GOAL
In the listing below, locate the line containing "Vector(map(max, high, point))" and the line containing "imported = [obj". Output both of them and every line between, exactly as written, and nothing more.

[start of MATERIAL]

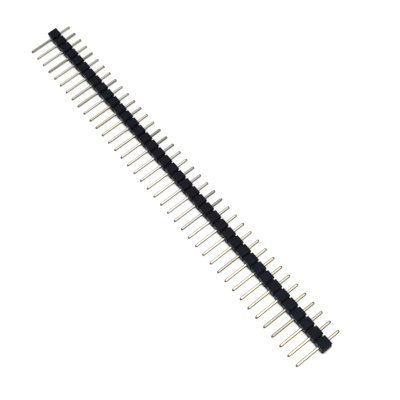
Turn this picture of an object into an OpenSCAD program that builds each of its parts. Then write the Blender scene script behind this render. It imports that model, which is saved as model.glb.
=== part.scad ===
// Single-row pin header strip: a black moulded housing of square cells that snap
// apart, with one square metal pin pressed through each cell.
// The strip lies on its side: +X along the row, +Y from the mating legs to the
// solder tails, +Z up. The origin is on the floor under the middle of the strip.
// All sizes are in millimetres.

/* [Row] */
// Number of pins, and of housing cells
pin_count = 40; // [2:1:40]
// Distance from one pin to the next
pitch = 2.54; // [2:0.01:4]

/* [Housing] */
// Depth of the housing along the pins, from its mating face to its board face
housing_depth = 2.54; // [2:0.02:5]
// Height of the housing across the row
housing_height = 2.54; // [2:0.01:4]
// Width of a snap-off groove where it opens in the flat side
groove_width = 0.74; // [0.3:0.02:0.9]
// Width of the flat at the bottom of a snap-off groove
groove_root = 0.14; // [0.06:0.02:0.26]
// Depth of a snap-off groove
groove_depth = 0.5; // [0.2:0.02:0.6]
// Width of the notch between two cells on the board face
notch_width = 0.32; // [0.2:0.02:0.6]
// Depth of the notch between two cells
notch_depth = 0.6; // [0.3:0.02:1.2]
// Chamfer on each corner of the notch's mouth
notch_chamfer = 0.04; // [0.04:0.01:0.12]
// Width of the valley between two cells on the mating face
valley_width = 0.44; // [0.2:0.02:0.8]
// Depth of the valley between two cells
valley_depth = 0.1; // [0.06:0.02:0.4]
// Thickness of the two lips that stand on the board, one on each side of the pins
lip_thickness = 0.56; // [0.3:0.02:0.8]
// Depth of the channel between the two lips
channel_depth = 0.5; // [0.2:0.05:1]
// Chamfer round the mouth of each pin hole
hole_chamfer = 0.08; // [0.02:0.02:0.12]

/* [Pins] */
// Side of the square pin
pin_side = 0.64; // [0.5:0.02:0.8]
// Length of the leg that stands out of the mating face
mating_length = 6.0; // [3:0.1:15]
// Length of the tail that stands out of the board face
tail_length = 3.0; // [2:0.1:15]
// Length of the four-sided taper at the end of a mating leg
mating_taper = 0.4; // [0.1:0.05:0.9]
// Side of the flat that ends a mating leg
mating_tip = 0.36; // [0.1:0.02:0.48]
// Length of the four-sided taper at the end of a solder tail
tail_taper = 0.25; // [0.1:0.05:0.9]
// Side of the flat that ends a solder tail
tail_tip = 0.44; // [0.1:0.02:0.48]
// Gap on each side between a pin and its hole, nothing for a pressed-in pin
pin_clearance = 0; // [0:0.01:0.05]

/* [Hidden] */
row_length = pin_count * pitch;
pin_length = mating_length + housing_depth + tail_length;
pin_z = housing_height / 2;
mating_y = mating_length - pin_length / 2;
board_y = mating_y + housing_depth;
// Bottom of the channel, where the tails come out of the housing
channel_y = board_y - channel_depth;
hole_side = pin_side + 2 * pin_clearance;
// How far a cutting solid runs past the surface that it cuts
overcut = 0.4;

function two_digits(n) = n < 10 ? str("0", n) : str(n);
function pin_name(n) = str("pin_", two_digits(n));
function pin_x(n) = (n - (pin_count + 1) / 2) * pitch;
// Middle of the joint between a cell and the next one
function joint_x(n) = pin_x(n) + pitch / 2;

// One side of the row seen along the pins: a groove with two sloping walls at each
// joint between cells. side is 1 for the top and -1 for the bottom.
function row_side(side) = [
    for (n = [1 : pin_count - 1])
        for (p = [
            [-groove_width / 2, housing_height / 2],
            [-groove_root / 2, housing_height / 2 - groove_depth],
            [groove_root / 2, housing_height / 2 - groove_depth],
            [groove_width / 2, housing_height / 2]
        ])
            [joint_x(n) + p.x, pin_z + side * p.y]
];

// One square end of the row. side is -1 for the end at pin 1, from the bottom up,
// and 1 for the other, from the top down.
function row_end(side) = [
    for (z = [1, -1])
        [side * row_length / 2, pin_z + side * z * housing_height / 2]
];

function reversed(points) = [for (i = [len(points) - 1 : -1 : 0]) points[i]];

// Outline of the whole row seen along the pins
module row_outline() {
    polygon(concat(row_end(-1), row_side(1), row_end(1), reversed(row_side(-1))));
}

// Gap between two cells, open towards +Y at the board face
module notch_outline() {
    root_y = -notch_depth;
    half = notch_width / 2;
    polygon([
        [-half, root_y],
        [half, root_y],
        [half, -notch_chamfer],
        [half + notch_chamfer, 0],
        [half + notch_chamfer, overcut],
        [-half - notch_chamfer, overcut],
        [-half - notch_chamfer, 0],
        [-half, -notch_chamfer]
    ]);
}

// V-shaped valley between two cells, open towards -Y at the mating face
module valley_outline() {
    half = valley_width / 2;
    polygon([
        [-half, -overcut],
        [half, -overcut],
        [half, 0],
        [0, valley_depth],
        [-half, 0]
    ]);
}

// A four-sided solid along Y that has the same outline from above and from the
// side, so that all its tapered faces are flat
module square_bar(size) {
    intersection() {
        linear_extrude(height = size, center = true)
            children();
        rotate([0, 90, 0])
            linear_extrude(height = size, center = true)
                children();
    }
}

// Channel along the board face, between its two lips and open at both ends
module channel() {
    height = housing_height - 2 * lip_thickness;
    translate([-row_length / 2 - overcut, channel_y, pin_z - height / 2])
        cube([row_length + 2 * overcut, channel_depth + overcut, height]);
}

// Outline of a pin hole: straight inside, chamfered at the mating face and at the
// bottom of the channel
module hole_outline() {
    half = hole_side / 2;
    mouth = half + hole_chamfer;
    polygon([
        [-mouth, mating_y - overcut],
        [mouth, mating_y - overcut],
        [mouth, mating_y],
        [half, mating_y + hole_chamfer],
        [half, channel_y - hole_chamfer],
        [mouth, channel_y],
        [mouth, channel_y + overcut],
        [-mouth, channel_y + overcut],
        [-mouth, channel_y],
        [-half, channel_y - hole_chamfer],
        [-half, mating_y + hole_chamfer],
        [-mouth, mating_y]
    ]);
}

// Outline of a pin, with a long taper on its mating leg and a blunt one on its tail
module pin_outline() {
    half = pin_side / 2;
    end_y = pin_length / 2;
    polygon([
        [-mating_tip / 2, -end_y],
        [mating_tip / 2, -end_y],
        [half, mating_taper - end_y],
        [half, end_y - tail_taper],
        [tail_tip / 2, end_y],
        [-tail_tip / 2, end_y],
        [-half, end_y - tail_taper],
        [-half, mating_taper - end_y]
    ]);
}

// The moulded row of cells, with grooves, notches and valleys to snap it at and a
// channel that keeps its board face off the solder
module housing() {
    color([0.11, 0.11, 0.13])
        difference() {
            translate([0, board_y, 0])
                rotate([90, 0, 0])
                    linear_extrude(height = housing_depth)
                        row_outline();
            for (n = [1 : pin_count - 1])
                translate([joint_x(n), board_y, -overcut])
                    linear_extrude(height = housing_height + 2 * overcut)
                        notch_outline();
            for (n = [1 : pin_count - 1])
                translate([joint_x(n), mating_y, -overcut])
                    linear_extrude(height = housing_height + 2 * overcut)
                        valley_outline();
            channel();
            for (n = [1 : pin_count])
                translate([pin_x(n), 0, pin_z])
                    square_bar(hole_side + 2 * hole_chamfer)
                        hole_outline();
        }
}

// One square pin, counted from the -X end of the row
module pin(n) {
    color([0.86, 0.82, 0.66])
        translate([pin_x(n), 0, pin_z])
            square_bar(pin_side)
                pin_outline();
}

housing();
for (n = [1 : pin_count]) pin(n);
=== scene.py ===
"""Finish, light and camera for a pin header strip that lies on a pale floor.

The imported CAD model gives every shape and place. Lengths here are in millimetres,
turned into metres by MM. +X runs along the row, +Y from the mating legs to the
solder tails, and +Z is up.
"""
import math

import bpy
from mathutils import Matrix, Vector


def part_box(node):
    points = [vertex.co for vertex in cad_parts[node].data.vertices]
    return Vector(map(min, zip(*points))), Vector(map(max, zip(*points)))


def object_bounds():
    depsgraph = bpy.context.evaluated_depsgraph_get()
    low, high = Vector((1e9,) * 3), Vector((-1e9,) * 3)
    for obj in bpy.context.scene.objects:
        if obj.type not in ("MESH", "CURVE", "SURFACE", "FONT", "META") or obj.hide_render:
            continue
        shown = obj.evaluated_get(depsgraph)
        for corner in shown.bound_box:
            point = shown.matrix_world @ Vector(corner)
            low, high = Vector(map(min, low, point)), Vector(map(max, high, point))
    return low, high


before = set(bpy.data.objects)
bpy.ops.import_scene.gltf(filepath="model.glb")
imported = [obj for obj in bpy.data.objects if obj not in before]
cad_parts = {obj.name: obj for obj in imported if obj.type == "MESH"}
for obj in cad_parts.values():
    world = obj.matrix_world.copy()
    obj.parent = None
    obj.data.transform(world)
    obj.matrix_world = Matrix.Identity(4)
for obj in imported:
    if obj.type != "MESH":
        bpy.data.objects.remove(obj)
cad_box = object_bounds()

MM = 0.001

PIN_NAMES = sorted(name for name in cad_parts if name.startswith("pin_"))


def node_centre(name):
    low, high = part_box(name)
    return (low + high) / 2


CENTRE = (cad_box[0] + cad_box[1]) / 2
FLOOR_Z = cad_box[0].z
PITCH = node_centre(PIN_NAMES[1]).x - node_centre(PIN_NAMES[0]).x
PIN_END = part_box(PIN_NAMES[0])[1].y
TAIL_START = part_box("housing")[1].y

# Camera, measured from the middle of the strip
CAMERA_PLACE = Vector((67.882, -28.236, 153.387)) * MM
CAMERA_AIM = Vector((8.488, 1.839, 0.0)) * MM
CAMERA_TURN = math.radians(52.914)
SENSOR_WIDTH = 36.0
LENS = 67.85
CLIP_START = 1.0 * MM

# Rounding of edges
PIN_EDGE = 0.14 * MM
PIN_EDGE_STEPS = 5
HOUSING_EDGE = 0.025 * MM
HOUSING_EDGE_STEPS = 2
SHARPEST_LEFT = math.radians(30)
WELD_GAP = 0.0005 * MM

# Ends of a pin
TAPER = 0.4 * MM
CUT_END = 0.03 * MM

# Middle of the stretch where the plating is paler and the plastic has less of its painted blue tint
MIDDLE = 3.0 * MM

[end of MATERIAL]

ANSWER TO THE EXERCISE
            low, high = Vector(map(min, low, point)), Vector(map(max, high, point))
    return low, high


before = set(bpy.data.objects)
bpy.ops.import_scene.gltf(filepath="model.glb")
imported = [obj for obj in bpy.data.objects if obj not in before]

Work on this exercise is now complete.